OPNIC Hybrid Link Guide¶

Overview¶

The OPNIC (OP-Network Interface Card) connects QM's low-latency data network to classical compute resources based on an industry-standard PCIe interface.

Low latency RDMA communication enables the materialization of state-of-the-art algorithms running on powerful accelerators (CPU/GPU/FPGA) for controlling and reading scalable quantum operations.

OPNIC Hybrid Link supports a comprehensive range of classical‑computing capabilities, spanning high‑level frameworks to low‑level software‑stack tools. It enables the integration of custom classical algorithms and machine‑learning implementations in languages such as C++, CUDA, or Python.

The quantum–classical interconnect architecture natively supports NVQLink, integrates CUDA‑Q as a device‑level SDK, enabling hybrid execution and orchestration across QPUs, GPUs, and CPUs.

Components¶

Server: Server hosting the OPNIC, supported GPU and CPU
OPX1000: Ultra low latency Quantum control and readout controller
OPNIC: OP Network Interface Card, installed in the server

Supported Architectures:¶

OPNIC supports a wide range of server architectures and can be deployed on modern X86‑based systems as well as NVIDIA ARM‑based servers.

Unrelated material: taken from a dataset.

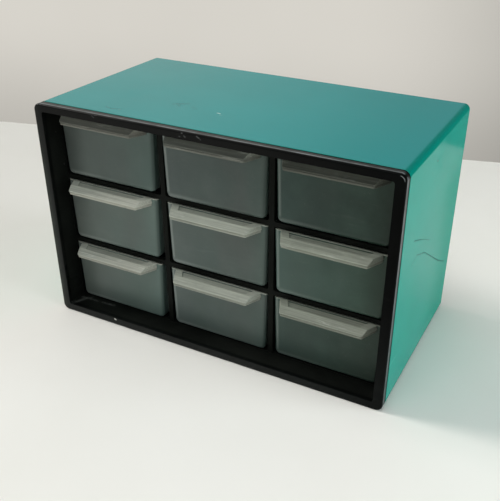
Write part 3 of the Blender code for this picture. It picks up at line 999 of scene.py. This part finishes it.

Contact QM for a recommended supported server that would fit your needs.

The DGX Quantum platform introduces OPX1000 controller interface with NVIDIA’s Grace Hopper 200 super-chip through the OPNIC card.

Setup and Installation¶

Pre-requisites:

Setup, SW and FW initialization and Hardware Installation - See guide
Pairing The OPX1000 with the OPNIC host server:

The server hosting the OPNIC must be paired with an OPX1000 cluster. When in doubt or after a restart or a failure, please follow the next steps:

One time - Pair/Unpair Sequence

Action required on initial connection or disconnection

Click on operations
Select Cluster connected to the server
Verify DGX-Q status is 'Paired to OPX1000' or click on 'Pair'
The cluster will Automatically restart
Top complete initial pairing - follow steps described in next section: OPX1000 to OPNIC host server synchronization steps.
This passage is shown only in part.